### Exercise instructions
Write out the whole listing word for word.

## begin Data segment

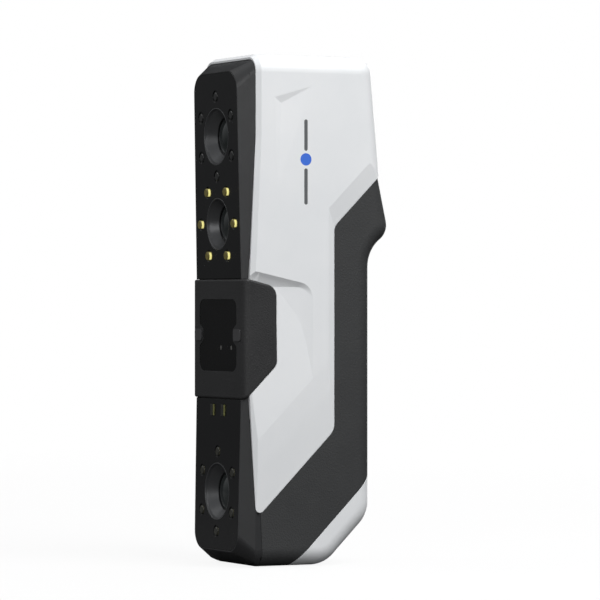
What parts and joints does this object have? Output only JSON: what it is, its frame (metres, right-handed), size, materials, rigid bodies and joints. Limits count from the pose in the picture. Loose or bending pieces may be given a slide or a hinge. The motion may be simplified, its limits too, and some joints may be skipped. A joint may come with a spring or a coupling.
{
  "type": "handheld 3d scanner",
  "caption": "Upright handheld 3-D scanner with a camera face in front, a rubber-clad handle behind, a control pad at the upper back and a cable socket in the slanted tail.",
  "frame": {"origin": "middle of the outer box on the base plane", "axes": "+Z along the body from the base to the top, -Y towards the cameras, +X to the right-hand side"},
  "size_m": [0.052, 0.072, 0.215],
  "materials": {
    "white_casing": "satin",
    "black_bezel": "satin",
    "gloss_panel": "gloss",
    "matte_cover": "matte",
    "grey_pad": "matte",
    "window_glass": "gloss",
    "grip_rubber": "matte",
    "light_guide": "gloss",
    "lens_metal": "satin",
    "lens_glass": "gloss",
    "green_board": "satin",
    "led_body": "gloss",
    "chip_plastic": "matte",
    "machined_aluminium": "satin",
    "flex_cable": "satin",
    "plated_metal": "satin",
    "gold_contacts": "polished",
    "seal_rubber": "matte",
    "screw_steel": "satin"
  },
  "bodies": {
    "scanner": {"board_chips": "chip_plastic", "board_connectors": "chip_plastic", "button_board": "green_board", "camera_flex_cables": "flex_cable", "camera_screws": "screw_steel", "casing_screws": "screw_steel", "chassis": "machined_aluminium", "chassis_screws": "screw_steel", "cover_pads": "grey_pad", "front_bezel": "black_bezel", "heat_spreader": "machined_aluminium", "infrared_projector_housing": "machined_aluminium", "infrared_projector_lenses": "lens_glass", "keypad_frame": "matte_cover", "laser_projector_housing": "machined_aluminium", "laser_projector_lens": "lens_glass", "left_side_shell": "white_casing", "lower_camera_board": "green_board", "lower_front_panel": "gloss_panel", "lower_led_board": "green_board", "lower_leds": "led_body", "lower_lens_barrel": "lens_metal", "lower_lens_glass": "lens_glass", "lower_lens_hood": "black_bezel", "main_board": "green_board", "marker_leds": "led_body", "middle_camera_board": "green_board", "middle_led_board": "green_board", "middle_leds": "led_body", "middle_lens_barrel": "lens_metal", "middle_lens_glass": "lens_glass", "middle_lens_hood": "black_bezel", "projector_cover": "matte_cover", "projector_heat_sink": "machined_aluminium", "projector_window": "window_glass", "right_side_shell": "white_casing", "rubber_grip": "grip_rubber", "socket_contacts": "gold_contacts", "socket_harness": "flex_cable", "socket_insulator": "chip_plastic", "socket_nut": "plated_metal", "socket_seal": "seal_rubber", "socket_shell": "plated_metal", "status_light_guide": "light_guide", "tact_switches": "chip_plastic", "tail_cap": "white_casing", "upper_camera_board": "green_board", "upper_front_panel": "gloss_panel", "upper_led_board": "green_board", "upper_leds": "led_body", "upper_lens_barrel": "lens_metal", "upper_lens_glass": "lens_glass", "upper_lens_hood": "black_bezel"},
    "scan_key": {"scan_button": "grip_rubber"},
    "plus_key": {"plus_button": "grip_rubber"},
    "minus_key": {"minus_button": "grip_rubber"},
    "mode_key": {"mode_button": "grip_rubber"}
  },
  "joints": [
    {"name": "scan_press", "type": "slide", "parent": "scanner", "child": "scan_key", "axis": [0, -0.9958, -0.0916], "range_m": [0, 0.0006], "stiffness_N_per_m": 1500},
    {"name": "plus_press", "type": "slide", "parent": "scanner", "child": "plus_key", "axis": [0, -0.9958, -0.0916], "range_m": [0, 0.0005], "stiffness_N_per_m": 1500},
    {"name": "minus_press", "type": "slide", "parent": "scanner", "child": "minus_key", "axis": [0, -0.9958, -0.0916], "range_m": [0, 0.0005], "stiffness_N_per_m": 1500},
    {"name": "mode_press", "type": "slide", "parent": "scanner", "child": "mode_key", "axis": [0, -0.9958, -0.0916], "range_m": [0, 0.0005], "stiffness_N_per_m": 1500}
  ]
}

## end Data segment

### Response to this task
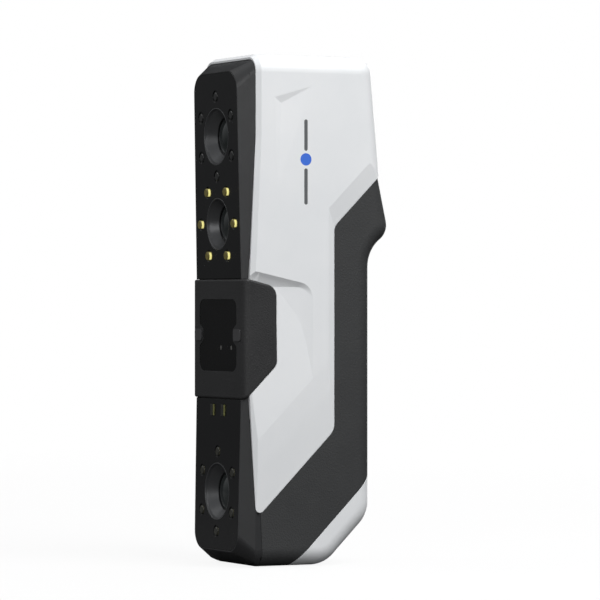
What parts and joints does this object have? Output only JSON: what it is, its frame (metres, right-handed), size, materials, rigid bodies and joints. Limits count from the pose in the picture. Loose or bending pieces may be given a slide or a hinge. The motion may be simplified, its limits too, and some joints may be skipped. A joint may come with a spring or a coupling.
{
  "type": "handheld 3d scanner",
  "caption": "Upright handheld 3-D scanner with a camera face in front, a rubber-clad handle behind, a control pad at the upper back and a cable socket in the slanted tail.",
  "frame": {"origin": "middle of the outer box on the base plane", "axes": "+Z along the body from the base to the top, -Y towards the cameras, +X to the right-hand side"},
  "size_m": [0.052, 0.072, 0.215],
  "materials": {
    "white_casing": "satin",
    "black_bezel": "satin",
    "gloss_panel": "gloss",
    "matte_cover": "matte",
    "grey_pad": "matte",
    "window_glass": "gloss",
    "grip_rubber": "matte",
    "light_guide": "gloss",
    "lens_metal": "satin",
    "lens_glass": "gloss",
    "green_board": "satin",
    "led_body": "gloss",
    "chip_plastic": "matte",
    "machined_aluminium": "satin",
    "flex_cable": "satin",
    "plated_metal": "satin",
    "gold_contacts": "polished",
    "seal_rubber": "matte",
    "screw_steel": "satin"
  },
  "bodies": {
    "scanner": {"board_chips": "chip_plastic", "board_connectors": "chip_plastic", "button_board": "green_board", "camera_flex_cables": "flex_cable", "camera_screws": "screw_steel", "casing_screws": "screw_steel", "chassis": "machined_aluminium", "chassis_screws": "screw_steel", "cover_pads": "grey_pad", "front_bezel": "black_bezel", "heat_spreader": "machined_aluminium", "infrared_projector_housing": "machined_aluminium", "infrared_projector_lenses": "lens_glass", "keypad_frame": "matte_cover", "laser_projector_housing": "machined_aluminium", "laser_projector_lens": "lens_glass", "left_side_shell": "white_casing", "lower_camera_board": "green_board", "lower_front_panel": "gloss_panel", "lower_led_board": "green_board", "lower_leds": "led_body", "lower_lens_barrel": "lens_metal", "lower_lens_glass": "lens_glass", "lower_lens_hood": "black_bezel", "main_board": "green_board", "marker_leds": "led_body", "middle_camera_board": "green_board", "middle_led_board": "green_board", "middle_leds": "led_body", "middle_lens_barrel": "lens_metal", "middle_lens_glass": "lens_glass", "middle_lens_hood": "black_bezel", "projector_cover": "matte_cover", "projector_heat_sink": "machined_aluminium", "projector_window": "window_glass", "right_side_shell": "white_casing", "rubber_grip": "grip_rubber", "socket_contacts": "gold_contacts", "socket_harness": "flex_cable", "socket_insulator": "chip_plastic", "socket_nut": "plated_metal", "socket_seal": "seal_rubber", "socket_shell": "plated_metal", "status_light_guide": "light_guide", "tact_switches": "chip_plastic", "tail_cap": "white_casing", "upper_camera_board": "green_board", "upper_front_panel": "gloss_panel", "upper_led_board": "green_board", "upper_leds": "led_body", "upper_lens_barrel": "lens_metal", "upper_lens_glass": "lens_glass", "upper_lens_hood": "black_bezel"},
    "scan_key": {"scan_button": "grip_rubber"},
    "plus_key": {"plus_button": "grip_rubber"},
    "minus_key": {"minus_button": "grip_rubber"},
    "mode_key": {"mode_button": "grip_rubber"}
  },
  "joints": [
    {"name": "scan_press", "type": "slide", "parent": "scanner", "child": "scan_key", "axis": [0, -0.9958, -0.0916], "range_m": [0, 0.0006], "stiffness_N_per_m": 1500},
    {"name": "plus_press", "type": "slide", "parent": "scanner", "child": "plus_key", "axis": [0, -0.9958, -0.0916], "range_m": [0, 0.0005], "stiffness_N_per_m": 1500},
    {"name": "minus_press", "type": "slide", "parent": "scanner", "child": "minus_key", "axis": [0, -0.9958, -0.0916], "range_m": [0, 0.0005], "stiffness_N_per_m": 1500},
    {"name": "mode_press", "type": "slide", "parent": "scanner", "child": "mode_key", "axis": [0, -0.9958, -0.0916], "range_m": [0, 0.0005], "stiffness_N_per_m": 1500}
  ]
}